# Extracted material

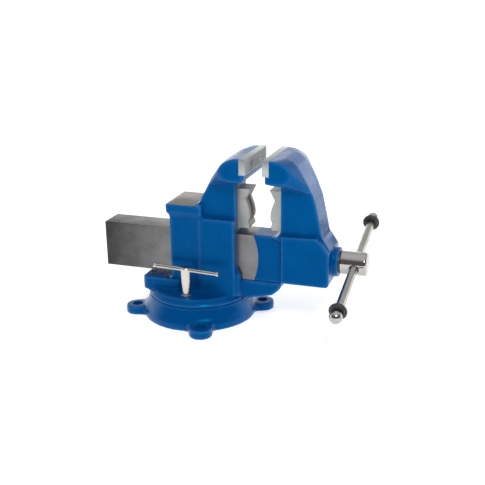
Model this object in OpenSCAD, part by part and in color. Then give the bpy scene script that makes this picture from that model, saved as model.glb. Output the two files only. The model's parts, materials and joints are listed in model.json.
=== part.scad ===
// Combination bench and pipe vise on a swivel base.
// Millimetres, +Z up. The origin is the swivel axis at the base's underside;
// +X runs along the slide towards the handle.

/* [Jaws] */
// Width of the jaws and their steel inserts
jaw_w = 114.3; // [95:0.05:140]
// Gap between the jaw inserts as modelled
jaw_gap = 26; // [10:1:60]
// Widest opening between the jaw inserts
jaw_max = 150; // [120:1:180]
// Height of the jaw tops above the slide
jaw_h = 135; // [112:0.5:165]
// Thickness of a jaw insert
insert_t = 12; // [8:0.5:16]
// Height of a jaw insert
insert_h = 25.5; // [20:0.5:32]
// How far an insert stands proud of the lip below it
insert_proud = 5; // [2:0.5:7]
// Height of the lip below an insert
lip_h = 12; // [8:0.5:16]
// Thickness of the jaw head behind the insert
head_t = 35; // [28:0.5:45]
// Thickness of the two jaw necks
neck_w = 58; // [50:1:66]
// Distance from the swivel axis to the face of the fixed insert
jaw_x = 106.5; // [98:0.1:128]

/* [Jaw screws] */
// Distance between the two screws of an insert
insert_pitch = 52; // [40:1:70]
// Diameter of an insert screw's head
insert_head_d = 10; // [8:0.5:12]
// Depth of an insert screw's head
insert_head_h = 4.5; // [3:0.5:6]
// Diameter of the jaw screws' threads
jaw_screw_d = 6; // [5:0.5:8]
// Length of the jaw screws' threads in the castings
jaw_screw_len = 14; // [10:1:18]

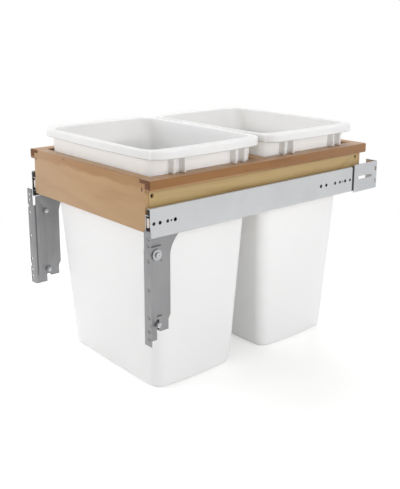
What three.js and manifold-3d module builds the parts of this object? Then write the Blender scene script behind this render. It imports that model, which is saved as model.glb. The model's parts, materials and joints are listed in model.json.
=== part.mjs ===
// Pull-out trash cabinet insert: a wooden frame on two ball-bearing slides carries two lift-out bins.
// Millimetres. X runs across the unit, Y from its front to its back, Z up.
// The origin is on the centre plane, at the cabinet's front edge and at the height of the slides' middle.
import * as THREE from "three";
import { mergeVertices } from "three/addons/utils/BufferGeometryUtils.js";
import Module from "manifold-3d";

const wasm = await Module();
wasm.setup();

// ---- Driving sizes: wooden frame ----
const FRAME_WIDTH = 318; // outside of one side rail to the outside of the other
const FRAME_HEIGHT = 77.5;
const FRAME_TOP = 62.3; // above the middle of the slides
const PANEL_THICKNESS = 19; // front and rear panels
const DIVIDER_THICKNESS = 19;
const RAIL_THICKNESS = 12;
const BIN_OPENING_DEPTH = 216; // front to back, inside one opening of the frame
const PANEL_LIP = 7; // what is left of a panel where it covers the end of a side rail
const CAP_THICKNESS = 5.5; // moulding on top of a side rail
const CAP_DROP = 16.5; // height of the moulding's outer leg
const CAP_EDGE_RADIUS = 2.6;
const SEAT_GAP = 0.3; // between pieces that touch

// ---- Driving sizes: slides ----
const SLIDE_LENGTH = 457;
const SLIDE_HEIGHT = 45.7;
const SLIDE_SPACE = 12.7; // between the frame and the cabinet side
const CABINET_MEMBER_STEEL = 1.2;
const INNER_MEMBER_STEEL = 1.1; // intermediate and drawer members
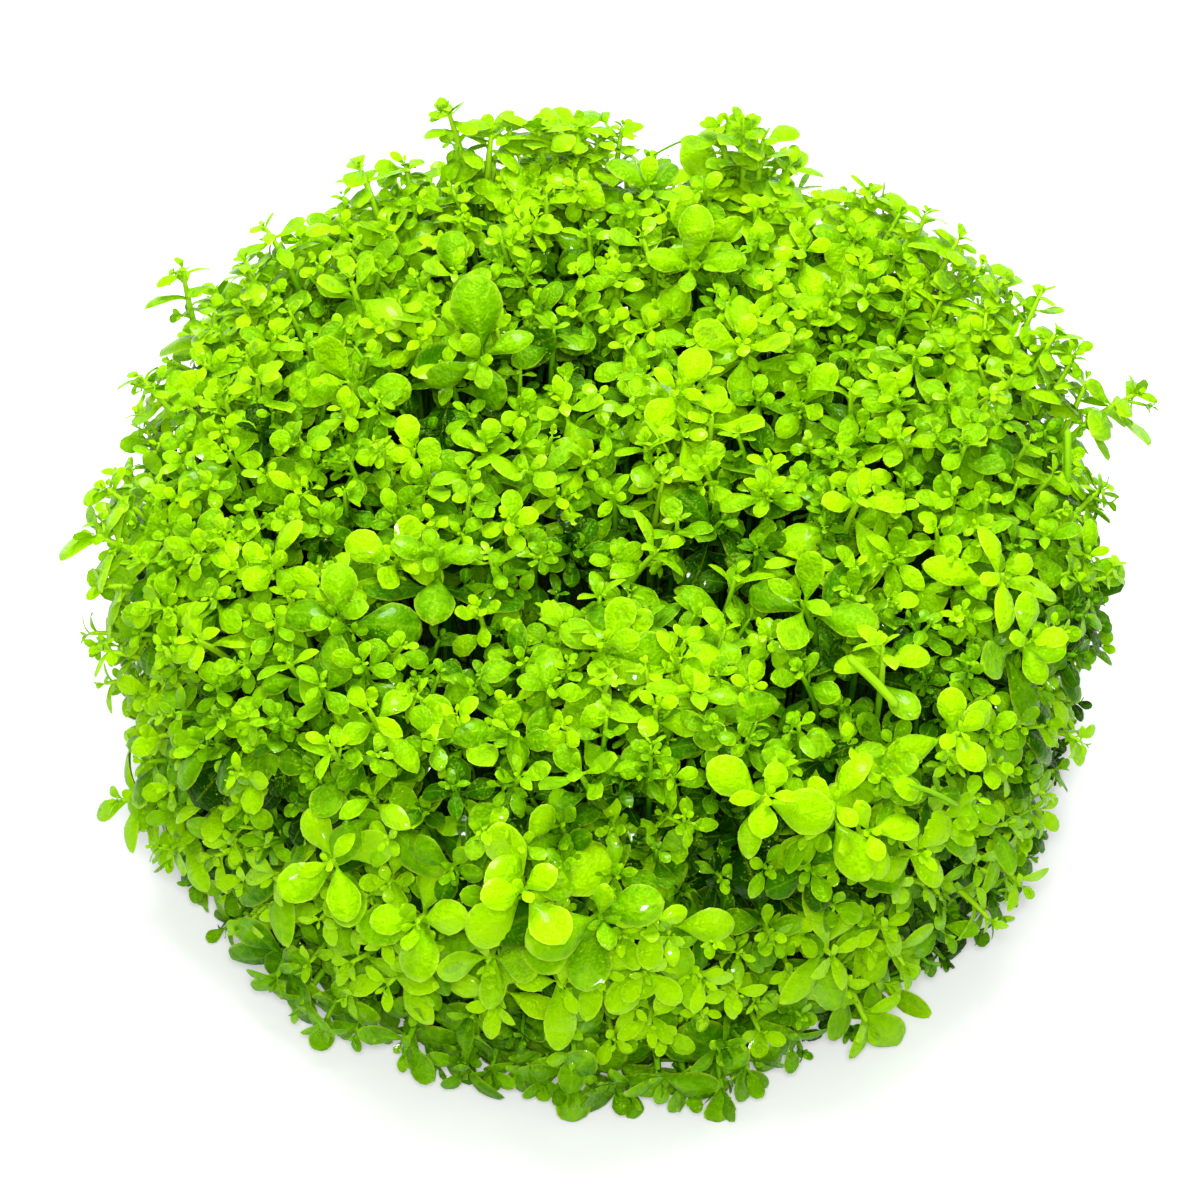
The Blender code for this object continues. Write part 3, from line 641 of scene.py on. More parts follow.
def blade_point(row, across, kind, side):
    """A point of the blade. across runs from -1 to 1; side is 1 on top, -1 underneath and 0 on the rim."""
    along, share = row
    half = 0.5 * kind["width"] * share * (1.0 - kind["point"] * along ** 6)
    height = kind["arch"] * math.sin(math.pi * along) - kind["droop"] * along * along
    height += kind["cup"] * half * across * across
    thick = kind["thickness"] * (0.55 + 0.45 * math.sin(math.pi * along))
    body = 1.0 - across * across
    height += (TOP_BELLY if side > 0 else -UNDER_BELLY) * thick * body
    if side > 0:
        height -= kind["groove"] * thick * max(0.0, 1.0 - 3.0 * abs(across)) * share
    return Vector((along, half * across, height))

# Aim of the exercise
Copy out only the lines running from the beginning of the data to the line with "towards the handle.", both ends included.

# Solution for this exercise
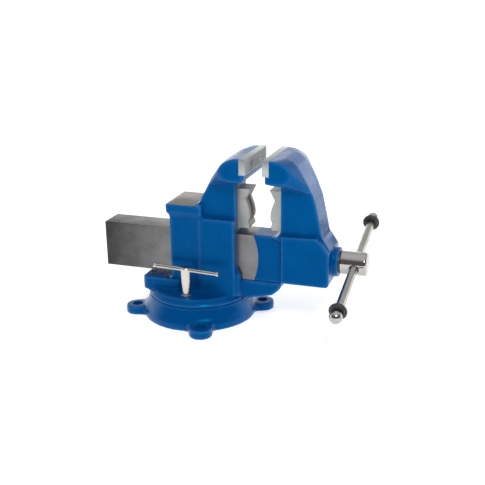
Model this object in OpenSCAD, part by part and in color. Then give the bpy scene script that makes this picture from that model, saved as model.glb. Output the two files only. The model's parts, materials and joints are listed in model.json.
=== part.scad ===
// Combination bench and pipe vise on a swivel base.
// Millimetres, +Z up. The origin is the swivel axis at the base's underside;
// +X runs along the slide towards the handle.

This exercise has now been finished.